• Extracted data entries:
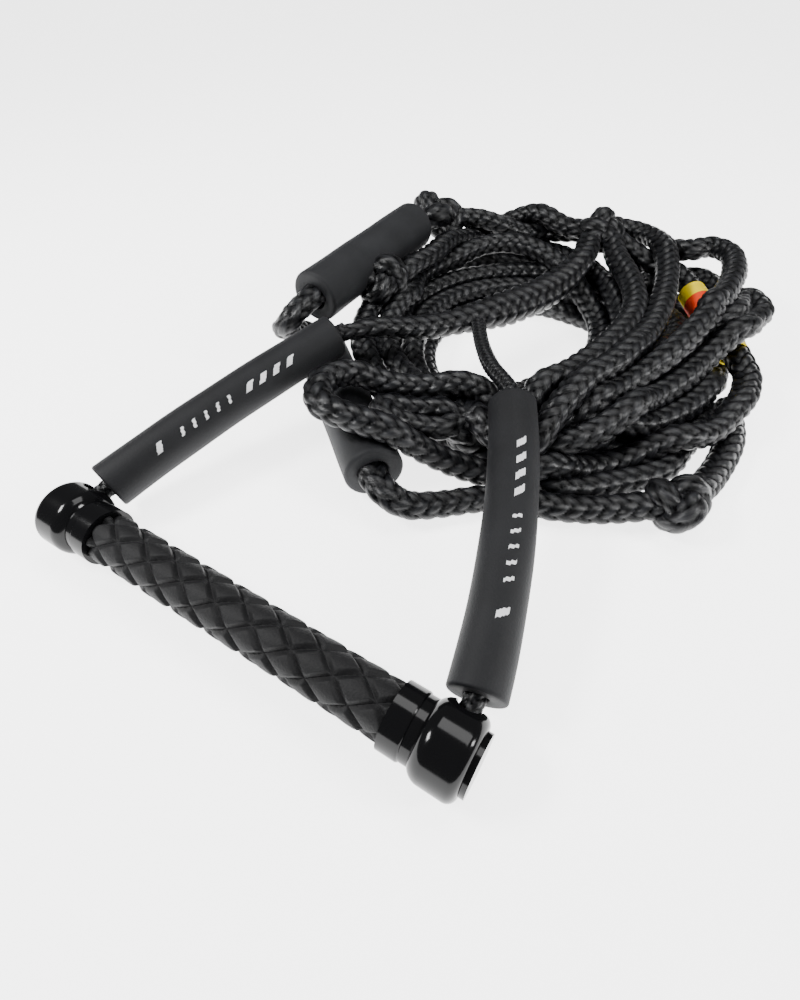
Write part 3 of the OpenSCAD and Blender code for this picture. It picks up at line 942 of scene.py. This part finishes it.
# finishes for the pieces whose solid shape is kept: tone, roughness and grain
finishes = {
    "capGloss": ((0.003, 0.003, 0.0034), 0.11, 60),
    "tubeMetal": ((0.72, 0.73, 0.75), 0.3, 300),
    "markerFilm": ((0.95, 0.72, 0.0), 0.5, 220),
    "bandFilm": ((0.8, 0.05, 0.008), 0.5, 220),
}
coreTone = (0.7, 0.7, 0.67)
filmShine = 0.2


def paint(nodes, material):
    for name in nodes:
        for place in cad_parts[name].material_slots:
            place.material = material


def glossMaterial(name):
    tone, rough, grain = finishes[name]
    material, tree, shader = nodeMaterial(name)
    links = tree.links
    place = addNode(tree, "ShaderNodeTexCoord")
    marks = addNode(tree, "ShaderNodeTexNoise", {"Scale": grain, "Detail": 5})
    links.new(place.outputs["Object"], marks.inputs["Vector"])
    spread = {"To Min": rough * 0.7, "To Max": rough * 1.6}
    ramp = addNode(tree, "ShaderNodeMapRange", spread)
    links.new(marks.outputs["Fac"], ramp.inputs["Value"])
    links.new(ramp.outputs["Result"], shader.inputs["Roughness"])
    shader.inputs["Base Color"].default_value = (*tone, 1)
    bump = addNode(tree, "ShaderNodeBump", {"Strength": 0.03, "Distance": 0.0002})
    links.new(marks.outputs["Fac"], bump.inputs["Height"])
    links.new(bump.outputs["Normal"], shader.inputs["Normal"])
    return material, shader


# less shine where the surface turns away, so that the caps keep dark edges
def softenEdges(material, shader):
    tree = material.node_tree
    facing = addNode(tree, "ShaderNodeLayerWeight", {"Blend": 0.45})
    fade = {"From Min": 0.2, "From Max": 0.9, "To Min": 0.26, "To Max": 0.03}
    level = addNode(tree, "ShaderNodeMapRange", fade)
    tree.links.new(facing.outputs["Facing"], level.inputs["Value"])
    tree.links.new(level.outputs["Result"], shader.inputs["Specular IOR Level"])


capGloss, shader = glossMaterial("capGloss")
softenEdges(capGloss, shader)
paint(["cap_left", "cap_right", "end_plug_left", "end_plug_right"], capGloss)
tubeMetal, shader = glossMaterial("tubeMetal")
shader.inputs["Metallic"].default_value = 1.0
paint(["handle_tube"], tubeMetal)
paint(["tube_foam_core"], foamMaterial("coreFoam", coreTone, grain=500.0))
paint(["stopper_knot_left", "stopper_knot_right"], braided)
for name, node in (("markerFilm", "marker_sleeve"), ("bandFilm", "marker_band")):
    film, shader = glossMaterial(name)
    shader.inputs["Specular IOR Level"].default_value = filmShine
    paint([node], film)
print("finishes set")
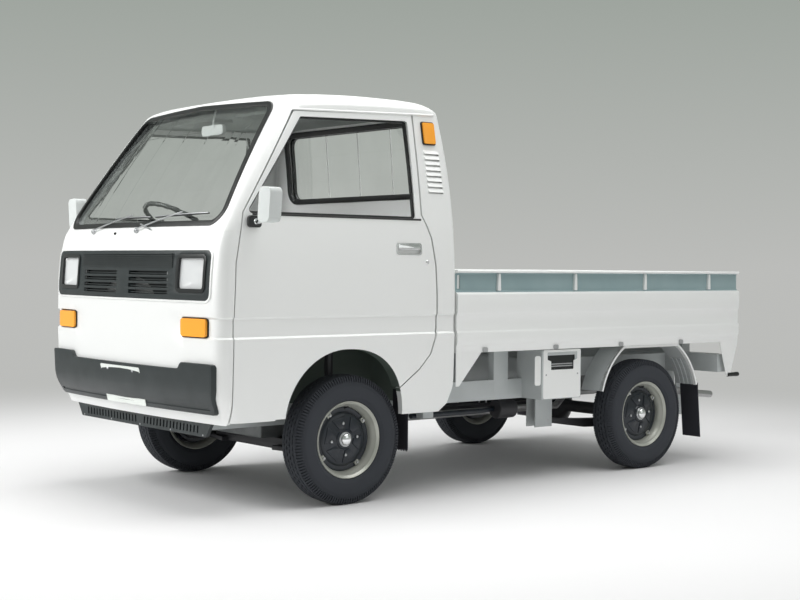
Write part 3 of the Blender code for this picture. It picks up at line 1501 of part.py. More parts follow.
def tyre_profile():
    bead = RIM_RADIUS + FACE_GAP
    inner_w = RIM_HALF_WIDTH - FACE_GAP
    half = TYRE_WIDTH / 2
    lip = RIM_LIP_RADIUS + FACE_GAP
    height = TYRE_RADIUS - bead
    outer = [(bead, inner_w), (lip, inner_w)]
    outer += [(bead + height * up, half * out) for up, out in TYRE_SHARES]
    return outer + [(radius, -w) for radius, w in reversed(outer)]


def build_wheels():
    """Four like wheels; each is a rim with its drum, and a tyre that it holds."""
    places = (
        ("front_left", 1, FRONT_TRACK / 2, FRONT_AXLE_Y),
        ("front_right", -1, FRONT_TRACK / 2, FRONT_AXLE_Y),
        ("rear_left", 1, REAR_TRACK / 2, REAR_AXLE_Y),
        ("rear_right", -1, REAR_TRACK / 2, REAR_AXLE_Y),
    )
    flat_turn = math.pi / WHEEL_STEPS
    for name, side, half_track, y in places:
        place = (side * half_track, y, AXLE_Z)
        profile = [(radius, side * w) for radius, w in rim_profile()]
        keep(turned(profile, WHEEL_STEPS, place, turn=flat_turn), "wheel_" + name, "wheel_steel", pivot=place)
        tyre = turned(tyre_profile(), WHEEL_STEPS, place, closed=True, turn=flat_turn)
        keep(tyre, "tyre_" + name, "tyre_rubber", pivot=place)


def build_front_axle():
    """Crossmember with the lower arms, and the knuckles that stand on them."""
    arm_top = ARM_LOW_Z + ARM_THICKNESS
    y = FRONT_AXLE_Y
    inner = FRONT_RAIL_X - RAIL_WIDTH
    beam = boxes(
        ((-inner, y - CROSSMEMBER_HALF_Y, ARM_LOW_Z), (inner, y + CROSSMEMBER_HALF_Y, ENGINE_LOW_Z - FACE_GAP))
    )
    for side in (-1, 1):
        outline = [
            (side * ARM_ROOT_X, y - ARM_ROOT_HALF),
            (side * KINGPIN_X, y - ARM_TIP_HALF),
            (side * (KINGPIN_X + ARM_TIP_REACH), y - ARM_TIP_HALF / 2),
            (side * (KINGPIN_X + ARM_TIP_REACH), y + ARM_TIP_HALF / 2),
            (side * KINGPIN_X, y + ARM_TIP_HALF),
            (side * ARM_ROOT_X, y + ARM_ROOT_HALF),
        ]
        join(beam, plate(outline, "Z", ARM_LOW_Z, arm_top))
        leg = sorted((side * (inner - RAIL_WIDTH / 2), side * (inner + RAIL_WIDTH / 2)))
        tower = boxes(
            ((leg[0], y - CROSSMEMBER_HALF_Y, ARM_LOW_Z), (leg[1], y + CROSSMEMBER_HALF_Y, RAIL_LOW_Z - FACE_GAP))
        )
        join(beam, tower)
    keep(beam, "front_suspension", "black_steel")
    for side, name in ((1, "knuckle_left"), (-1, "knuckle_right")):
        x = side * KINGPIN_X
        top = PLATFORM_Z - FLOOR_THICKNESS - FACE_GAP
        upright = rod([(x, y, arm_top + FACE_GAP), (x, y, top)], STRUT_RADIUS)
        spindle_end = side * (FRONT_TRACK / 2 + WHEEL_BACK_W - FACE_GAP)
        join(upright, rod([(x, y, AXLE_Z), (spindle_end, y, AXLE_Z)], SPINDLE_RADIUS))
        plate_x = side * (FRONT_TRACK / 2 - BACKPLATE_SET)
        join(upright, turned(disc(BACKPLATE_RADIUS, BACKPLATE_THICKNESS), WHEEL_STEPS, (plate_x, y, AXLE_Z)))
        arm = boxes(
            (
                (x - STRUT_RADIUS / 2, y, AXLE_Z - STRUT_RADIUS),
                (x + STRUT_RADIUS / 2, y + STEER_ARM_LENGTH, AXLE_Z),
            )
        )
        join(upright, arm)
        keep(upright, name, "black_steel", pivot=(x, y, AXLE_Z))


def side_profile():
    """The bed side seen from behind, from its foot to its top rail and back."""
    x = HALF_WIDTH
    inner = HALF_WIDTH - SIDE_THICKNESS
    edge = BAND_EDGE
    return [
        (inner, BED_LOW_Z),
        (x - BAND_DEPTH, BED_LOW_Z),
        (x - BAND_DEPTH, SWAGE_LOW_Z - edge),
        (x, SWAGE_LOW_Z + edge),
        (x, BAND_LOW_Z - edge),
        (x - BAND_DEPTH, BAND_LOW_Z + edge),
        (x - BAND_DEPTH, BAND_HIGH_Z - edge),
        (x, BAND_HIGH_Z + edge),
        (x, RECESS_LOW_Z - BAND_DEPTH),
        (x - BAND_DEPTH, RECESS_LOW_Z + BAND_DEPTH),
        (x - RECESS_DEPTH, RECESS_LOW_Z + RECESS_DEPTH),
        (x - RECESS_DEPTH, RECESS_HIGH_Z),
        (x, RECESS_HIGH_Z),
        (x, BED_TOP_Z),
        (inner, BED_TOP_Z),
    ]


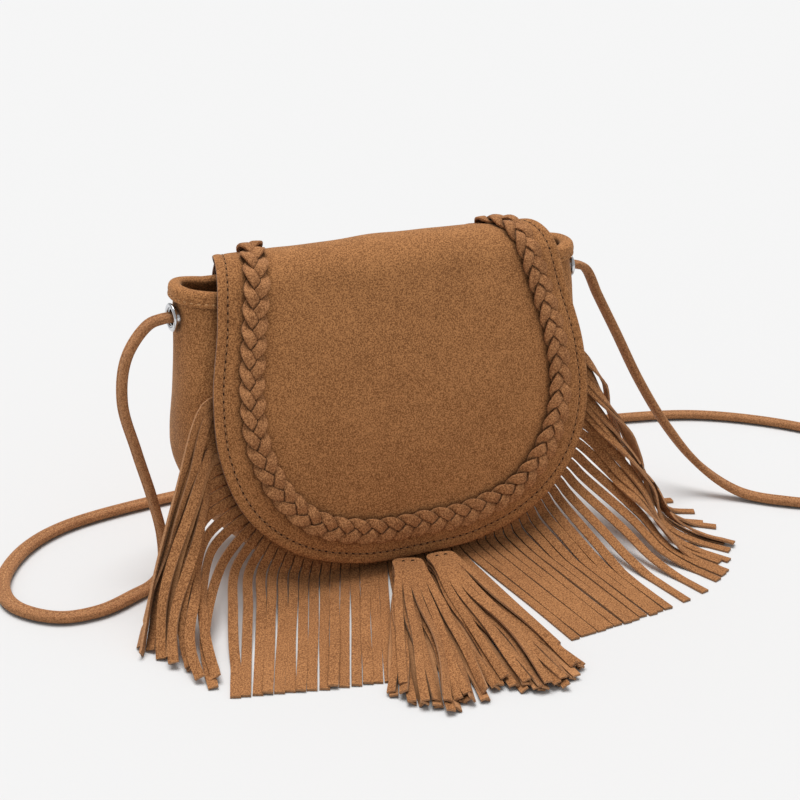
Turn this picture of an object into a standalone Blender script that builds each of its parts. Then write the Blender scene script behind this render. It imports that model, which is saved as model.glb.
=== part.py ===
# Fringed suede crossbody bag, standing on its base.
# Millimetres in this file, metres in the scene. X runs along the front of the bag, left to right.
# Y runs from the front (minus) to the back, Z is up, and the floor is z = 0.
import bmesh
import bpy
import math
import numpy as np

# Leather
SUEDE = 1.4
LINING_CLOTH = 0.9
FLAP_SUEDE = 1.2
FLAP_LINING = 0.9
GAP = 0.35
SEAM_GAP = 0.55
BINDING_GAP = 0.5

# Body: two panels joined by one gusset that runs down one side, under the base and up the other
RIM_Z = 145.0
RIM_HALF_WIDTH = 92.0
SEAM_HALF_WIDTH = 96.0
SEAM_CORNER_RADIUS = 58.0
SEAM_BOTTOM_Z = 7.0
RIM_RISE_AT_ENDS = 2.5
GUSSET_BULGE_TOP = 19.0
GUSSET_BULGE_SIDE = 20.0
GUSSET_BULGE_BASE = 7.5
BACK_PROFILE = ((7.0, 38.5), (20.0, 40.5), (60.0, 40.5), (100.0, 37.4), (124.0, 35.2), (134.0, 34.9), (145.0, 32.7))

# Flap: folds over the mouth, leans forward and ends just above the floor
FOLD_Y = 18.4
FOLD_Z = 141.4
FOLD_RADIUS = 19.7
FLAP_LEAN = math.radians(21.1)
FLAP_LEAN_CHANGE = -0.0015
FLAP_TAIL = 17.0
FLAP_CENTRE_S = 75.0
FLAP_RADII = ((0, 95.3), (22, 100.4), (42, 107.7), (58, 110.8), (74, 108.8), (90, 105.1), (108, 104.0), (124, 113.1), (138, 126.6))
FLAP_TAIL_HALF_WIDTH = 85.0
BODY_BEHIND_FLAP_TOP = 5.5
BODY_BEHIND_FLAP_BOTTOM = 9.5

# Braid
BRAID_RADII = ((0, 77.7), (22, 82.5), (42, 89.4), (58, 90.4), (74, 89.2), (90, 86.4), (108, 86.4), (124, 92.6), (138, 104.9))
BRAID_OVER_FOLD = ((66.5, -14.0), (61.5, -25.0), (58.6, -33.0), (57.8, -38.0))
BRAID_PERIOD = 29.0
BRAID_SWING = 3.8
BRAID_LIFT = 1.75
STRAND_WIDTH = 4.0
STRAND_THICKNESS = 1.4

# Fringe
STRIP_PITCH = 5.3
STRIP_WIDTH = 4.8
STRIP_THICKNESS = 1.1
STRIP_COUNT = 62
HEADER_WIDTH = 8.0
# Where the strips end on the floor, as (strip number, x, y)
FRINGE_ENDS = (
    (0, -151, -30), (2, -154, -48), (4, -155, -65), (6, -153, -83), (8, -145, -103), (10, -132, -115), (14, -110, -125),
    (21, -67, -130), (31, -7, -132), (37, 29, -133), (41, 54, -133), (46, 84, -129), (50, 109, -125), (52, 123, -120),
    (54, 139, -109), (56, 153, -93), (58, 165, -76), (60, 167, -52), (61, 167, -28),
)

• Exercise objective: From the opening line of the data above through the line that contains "place.material = material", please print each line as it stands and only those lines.

• Finished answer:
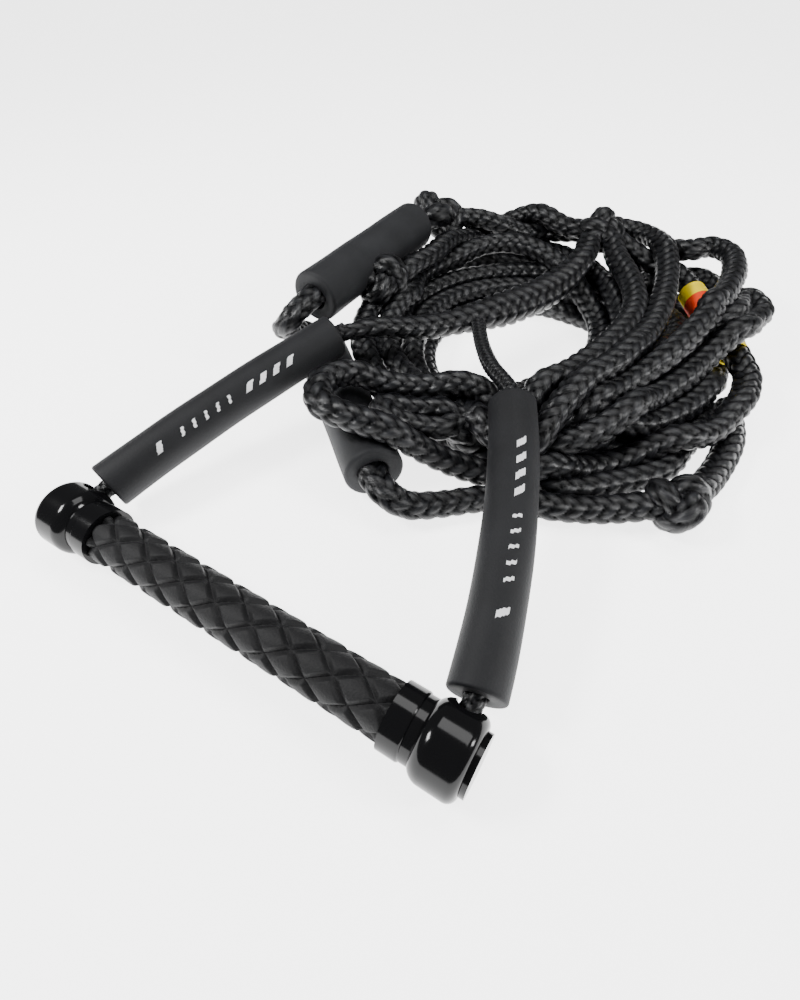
Write part 3 of the OpenSCAD and Blender code for this picture. It picks up at line 942 of scene.py. This part finishes it.
# finishes for the pieces whose solid shape is kept: tone, roughness and grain
finishes = {
    "capGloss": ((0.003, 0.003, 0.0034), 0.11, 60),
    "tubeMetal": ((0.72, 0.73, 0.75), 0.3, 300),
    "markerFilm": ((0.95, 0.72, 0.0), 0.5, 220),
    "bandFilm": ((0.8, 0.05, 0.008), 0.5, 220),
}
coreTone = (0.7, 0.7, 0.67)
filmShine = 0.2


def paint(nodes, material):
    for name in nodes:
        for place in cad_parts[name].material_slots:
            place.material = material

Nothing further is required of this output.